Hope this saves at least someone from a very clickbaity article.
3 comments

Apple's AR/VR headset was not demo-ed by more than one person wearing it; so this makes it so that it remains an isolating experience, as it ever was; not ground breaking social features added that are worth it;

so the target audience who might consider this 4k headset, will be the exact same that Meta is targetting at a fraction of the cost.

They did mention motion sickness. They talked about refresh rates and input lags and how it's important so that people don't get sick. Can't recall their exact words but they definitely did.
I don't think that's accurate. His main point is that there is no market for this, and the points you mentioned are just digs he gets in whilst Apple's on the ground.
Just like the market for tablets before the iPad and the market for smartwatches before the Apple Watch?
Agreed. "There's no obvious market for X" could also mean "all versions of X have sucked so far".

I'm not a VR enthusiast—I don't own any headsets, and will probably not be buying this one—but this is a profoundly lazy article, and not one I'd take seriously as far as judging the merits of Vision.

Who is buying those, and what for? I'm genuinely curious.
I dont know but if you thinking there is no market, the numbers are telling a different story:

Apple made 9 billion in revenue in Q1 2023 from iPad.

I think that is a lot of market.

I believe you ;) I'm just curious about who it is, and what they buy them for.

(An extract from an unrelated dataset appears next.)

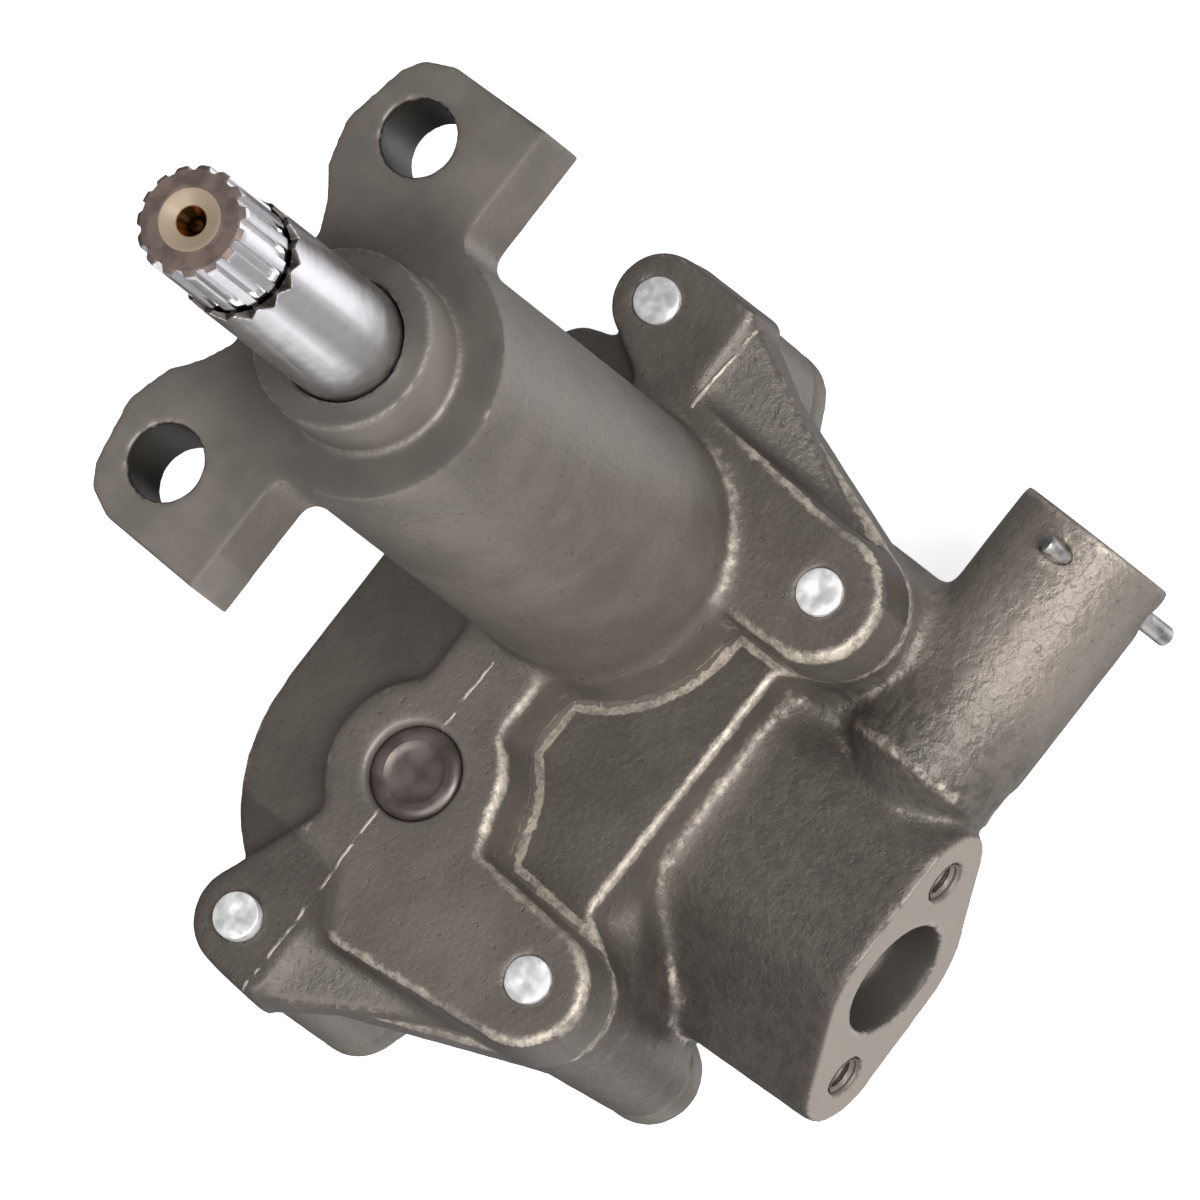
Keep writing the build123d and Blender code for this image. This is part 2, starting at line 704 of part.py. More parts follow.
write(shaft_bushing(upper_bushing_foot_z, bushing_top_z), "upper_shaft_bushing")
write(shaft_bushing(joint_z + 0.5, lower_bushing_top_z), "lower_shaft_bushing")
write(shaft_bushing(cover_bore_z, cover_joint_z - 0.1), "cover_shaft_bushing")


# ---- relief valve: a sprung plunger, held in by a grooved plug and its lock pin --------------------
plug_section = Plane((0, relief_y, relief_z), x_dir=(1, 0, 0), z_dir=(0, 0, 1))
plunger_section = Plane((relief_seat_x, relief_y, relief_z), x_dir=(1, 0, 0), z_dir=(0, 0, 1))
valve_axis = Axis((0, relief_y, relief_z), (1, 0, 0))
plunger_radius = relief_bore_radius - running_gap
plug_radius = relief_bore_radius - seat_gap
plug_end_x = relief_end_x - 1.2
plug_groove_radius = lock_pin_offset - lock_pin_radius - 0.05
plug_groove_half_width = lock_pin_radius + 0.1
dimple_radius = 3.7        # blind hole in the plug's outer end
dimple_depth = 4.0
plunger_floor = 4.0        # from the plunger's nose to the bottom of its pocket
spring_foot_x = relief_seat_x + plunger_floor
spring_wire_radius = 0.8
spring_radius = 5.0
spring_turns = 6
steps_per_turn = 16

with BuildPart() as relief_plunger:
    with BuildSketch(plunger_section):
        with BuildLine():
            Polyline((running_gap, 0), (running_gap, 5.2), (2, 7.4), (2, plunger_radius),
                     (plunger_length, plunger_radius), (plunger_length, 6.4), (plunger_floor, 6.4),
                     (plunger_floor, 0), close=True)
        make_face()
    revolve(axis=valve_axis)
write(relief_plunger, "relief_plunger")

with BuildPart() as relief_plug:
    with BuildSketch(plug_section):
        with BuildLine():
            Polyline((plug_face_x, 0), (plug_face_x, plug_radius),
                     (lock_pin_x - plug_groove_half_width, plug_radius),
                     (lock_pin_x - plug_groove_half_width, plug_groove_radius),
                     (lock_pin_x + plug_groove_half_width, plug_groove_radius),
                     (lock_pin_x + plug_groove_half_width, plug_radius),
                     (plug_end_x - 0.8, plug_radius), (plug_end_x, plug_radius - 0.8),
                     (plug_end_x, dimple_radius), (plug_end_x - dimple_depth, dimple_radius),
                     (plug_end_x - dimple_depth, 0), close=True)
        make_face()
    revolve(axis=valve_axis)
write(relief_plug, "relief_plug")

spring_length = plug_face_x - spring_foot_x - 2 * spring_wire_radius - 0.2
spring_start_x = spring_foot_x + spring_wire_radius + 0.1
helix_points = []
for step in range(spring_turns * steps_per_turn + 1):
    turn = 2 * math.pi * step / steps_per_turn
    along = spring_start_x + spring_length * step / (spring_turns * steps_per_turn)
    helix_points.append((along, relief_y + spring_radius * math.cos(turn),
                         relief_z + spring_radius * math.sin(turn)))

with BuildPart() as relief_spring:
    with BuildLine() as spring_path:
        Polyline(*helix_points)
    with BuildSketch(Plane(helix_points[0], z_dir=spring_path.line % 0)):
        RegularPolygon(spring_wire_radius, 6)
    sweep(transition=Transition.RIGHT)
write(relief_spring, "relief_spring")

with BuildPart() as relief_lock_pin:
    with BuildSketch(pin_plane.offset(-lock_pin_above)):
        Circle(lock_pin_radius)
    extrude(amount=lock_pin_above + lock_pin_below)
    chamfer(relief_lock_pin.edges().filter_by(GeomType.CIRCLE), 0.3)
write(relief_lock_pin, "relief_lock_pin")


# ---- fasteners ------------------------------------------------------------------------------------------
head_z = cover_bottom_z + counterbore_depth - washer_thickness

with BuildPart() as cover_bolts:
    with BuildSketch(Plane.XY.offset(head_z)):
        with Locations(*bolt_places):
            Circle(bolt_radius)
    extrude(amount=plateau_z - 0.4 - head_z)
    chamfer(cover_bolts.edges().group_by(Axis.Z)[-1], 0.5)
    with BuildSketch(Plane.XY.offset(head_z)):
        with Locations(*bolt_places):
            Circle(head_radius)
    extrude(amount=-head_height)
    with BuildSketch(Plane.XY.offset(head_z - head_height)):
        with Locations(*bolt_places):
            RegularPolygon(socket_half_width, 6, major_radius=False)
    extrude(amount=socket_depth, mode=Mode.SUBTRACT)
write(cover_bolts, "cover_bolts")

with BuildPart() as bolt_washers:
    with BuildSketch(Plane.XY.offset(head_z)):
        with Locations(*bolt_places):
            Circle(head_radius)
            Circle(4.3, mode=Mode.SUBTRACT)
    extrude(amount=washer_thickness)
write(bolt_washers, "bolt_washers")


def ring_dowels(level, depth_below):
    """Two hollow dowels round opposite bolts, which locate the castings on each other."""
    with BuildPart() as rings:
        with BuildSketch(Plane.XY.offset(level - depth_below + 0.2)):
            with Locations(*dowel_places):
                Circle(dowel_radius - seat_gap)
                Circle(dowel_radius - 1.3, mode=Mode.SUBTRACT)
        extrude(amount=dowel_depth + depth_below - 0.4)
    return rings


write(ring_dowels(joint_z, dowel_depth), "housing_dowels")
write(ring_dowels(cover_joint_z, cover_dowel_depth), "cover_dowels")
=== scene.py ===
import json
import math

import bmesh
import bpy
import numpy as np
from bpy.props import FloatProperty, FloatVectorProperty, IntProperty, PointerProperty
from mathutils import Matrix, Vector


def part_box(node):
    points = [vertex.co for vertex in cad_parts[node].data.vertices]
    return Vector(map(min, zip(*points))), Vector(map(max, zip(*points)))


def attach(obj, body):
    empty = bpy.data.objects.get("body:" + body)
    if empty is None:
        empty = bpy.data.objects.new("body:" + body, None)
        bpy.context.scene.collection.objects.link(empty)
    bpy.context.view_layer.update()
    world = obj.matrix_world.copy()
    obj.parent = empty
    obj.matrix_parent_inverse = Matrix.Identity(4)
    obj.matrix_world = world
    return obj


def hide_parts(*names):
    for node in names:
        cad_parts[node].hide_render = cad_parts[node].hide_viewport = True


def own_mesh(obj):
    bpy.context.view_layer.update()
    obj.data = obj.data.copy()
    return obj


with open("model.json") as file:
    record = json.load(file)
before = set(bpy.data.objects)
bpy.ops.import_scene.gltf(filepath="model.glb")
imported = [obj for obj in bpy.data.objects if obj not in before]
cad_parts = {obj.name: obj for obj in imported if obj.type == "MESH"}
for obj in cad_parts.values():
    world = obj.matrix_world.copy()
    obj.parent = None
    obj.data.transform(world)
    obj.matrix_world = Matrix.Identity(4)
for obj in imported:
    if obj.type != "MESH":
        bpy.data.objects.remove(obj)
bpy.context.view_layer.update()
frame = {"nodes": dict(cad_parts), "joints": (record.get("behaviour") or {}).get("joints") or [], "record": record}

bl_info = {
    "name": "Engine Oil Pump",
    "version": (1, 0, 0),
    "blender": (4, 5, 0),
    "location": "View3D > Sidebar > Oil Pump",
    "description": "Dresses the oil pump's solids with cast iron, ground steel and zinc plate",
    "category": "Object",
}

MM = 0.001
record = frame["record"]
mounts = {mount["name"]: mount for mount in record["mounts"]}
joints = {joint["name"]: joint for joint in frame["joints"]}

# Places and sizes read from the frame, in metres
outlet_centre = np.array(mounts["outlet_port"]["pos_m"])
outlet_bore = mounts["outlet_port"]["dims"]["r_mm"] * MM
inlet_centre = np.array(mounts["inlet_port"]["pos_m"])
tapped_radius = mounts["outlet_bolts"]["dims"]["hole_r_mm"] * MM
ears = mounts["ear_bolts"]
ear_places = [ears["pos_m"][0] + side * ears["dims"]["spacing_x_mm"] * MM for side in (-0.5, 0.5)]
ear_y, ear_hole = ears["pos_m"][1], ears["dims"]["hole_r_mm"] * MM
idler_x = joints["idler_gear_spin"]["pos_m"][0]
joint_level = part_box("upper_housing")[0].z          # housing stands on the body
cover_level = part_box("bottom_cover")[1].z           # cover's top face
valve_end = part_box("pump_body")[1].x                # open end of the relief valve's cylinder
shaft_low, shaft_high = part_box("drive_shaft")
shaft_radius = shaft_high.x
pocket_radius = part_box("drive_gear")[1].x + 0.35 * MM

# Sizes of the castings that the frame doesn't name
barrel_radius = 22.8 * MM
plateau_level = joint_level + 12 * MM               # top of the upper housing's base
in_flange, below_flange, below_ears = -15 * MM, -20 * MM, -30 * MM
front_y = -30 * MM                                  # in front of it lie the outlet block and the valve
base_coarse = 0.12                                  # share of leathery skin that every casting has
above_pocket = -129.5 * MM                          # just over the gear pocket's roof
bushing_bore = 14.0 * MM                            # takes in the drive shaft's bores
idler_bore = 8.7 * MM
inlet_bore = 13.6 * MM
valve_bore = 9 * MM
bolt_radius, bolt_hole, bolt_seat = 4 * MM, 4.4 * MM, 6.9 * MM
washer_inner, head_radius = 4.3 * MM, 6.5 * MM

# Where the outlet block and the relief valve's neck run into the case: places in mm
block_corner = (-44.5, -38.0, -136.0)
valve_corner = (4.3, -38.5, -139.0)
filler_radius = 6.0                                 # ball that closes the slit at the valve's corner
melted_corners = ((block_corner, 5), (valve_corner, 7))     # with the radius that melts fully
melt_reach = 12 * MM

# Levels and radii of the drive shaft's spline
notch_level, neck_level, spline_level = 61.4 * MM, 64.0 * MM, 65.0 * MM
groove_floor, spline_radius, neck_mouth = 8.1 * MM, 9.3 * MM, 9.9 * MM
centre_hole, centre_bevel, end_face = 1.1 * MM, 2.5 * MM, 5.0 * MM

merge_distance = 1e-6
turned_crease, cast_crease = math.radians(35), math.radians(38)
lattice_primes = np.array([73856093, 19349663, 83492791])
seed_prime = 2654435

# ---- noise and mesh helpers ----------------------------------------------------------------------


def lattice_noise(points, cell, seed):
    """Smooth noise in -1..1: random values at the corners of a cubic lattice of the given cell,
    blended along each axis with the weight 3t^2 - 2t^3."""
    scaled = points / cell
    corner = np.floor(scaled).astype(np.int64)
    part = scaled - corner
    weight = part * part * (3 - 2 * part)
    total = np.zeros(len(points))
    for step in np.ndindex(2, 2, 2):
        mixed = np.bitwise_xor.reduce((corner + step) * lattice_primes, axis=1) ^ (seed * seed_prime)
        value = ((mixed * 1103515245 + 12345) & 0x7FFFFFFF) / 0x7FFFFFFF * 2 - 1
        share = np.where(step, weight, 1 - weight)
        total += value * (share[:, 0] * share[:, 1] * share[:, 2])
    return total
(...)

I can mostly get my head around the iPad. My guess is that it's people who don't want (to get out / have) a laptop. In fact, this is the device the average person should probably have instead of a laptop.

The Apple Watch though? I can't fathom where these sales are coming from. It's been years, so it's no longer novelty of a new Apple product.

I can answer to my own reasoning. I have MacBook, iPad, iPhone, and Apple Watch.

- MacBook is my workhorse for work. When it retire this device will be the first to go. - IPad Pro used for all manner of media and content consumption, mainly personal use and because it’s cellular enabled and portable enough it tends to go with me when I need to do work in a “device light” manner. This device of all would be my favorite piece of tech I have used in a near 40 year career in tech. - IPhone is my phone, main audio player, occasionally used for browsing content consumption in a pinch. - Apple Watch is probably the one I could live without the easiest, but it’s handy for health tracking, paying, and this may sound ridiculous…but the biggest value I get from it is walking up to my MacBook and not having to log in or type in a password.